Resident forensic photographic comparologist, Dr. Fantastic, examined the pictures and inconclusively and undeniably concluded that the sketch may indeed be John Ritter, or someone who looks like him.



In the above two photos, one shows a promo shot from "Three's Company" and the other is of Jack the Ripper at a staff party. But which is which? Could the knife in the left photo hold the key? And, if so, is it for a deadbolt or just a bike lock?

6 Comments:

At 10:28 AM, Blogger Cletus Hookworm said...

Woo hoo, we've blown Ms. Cornhole out of the water on her own turf. Out of the air, too! I fully expect to hear from her lawyers—admitting defeat. Manny, go down to the pawn shop and get our tuxes out of hock—we're going to busy at the award dinners for the next fifteen years at least!

 
At 4:35 PM, Blogger Manny Fatback said...

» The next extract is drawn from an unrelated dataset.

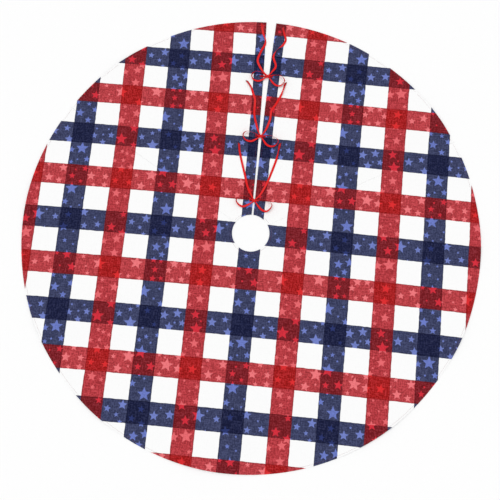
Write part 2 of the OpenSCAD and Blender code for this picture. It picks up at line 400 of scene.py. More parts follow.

Thanks, Cletus! Without your keen insight and editorial prowess, this stuff would never run. I sure do hope that those award dinners have shrimp. I love shrimp. Shrimp aside, though, thanks for the kudos.

By the way, do you know if too much shrimp can give someone the runs? I'm asking for a friend.

 
At 5:53 PM, Blogger Cletus Hookworm said...

According to my uncle Thumbscrew, as long as the ratio of shrimp to kudos is less than 45:67, the danger of the runs is minimal. Unless you're drinking red wine, in which case the ratio drops to 19:97. Stick to unflavoured tofu!

 
At 4:21 AM, Blogger Serena said...

I found this blog while searching Case Closed TV Show. Its really a good blog...

 
At 5:00 PM, Anonymous Anonymous said...

It all makes perfect sense, except for one thing: time travel is never an excuse for lateness.

 
At 7:36 PM, Blogger RoosterMeat said...

A prime suspect in the Jack The Ripper case was a man named Francis Tumblety. And what did the 20th century clown do to create the majority of his laughs? He would tumble, thank you (or, in short, he would tumble, ty... Tumblety!) Further proof that John Ritter was, in fact, Jack The Ripper.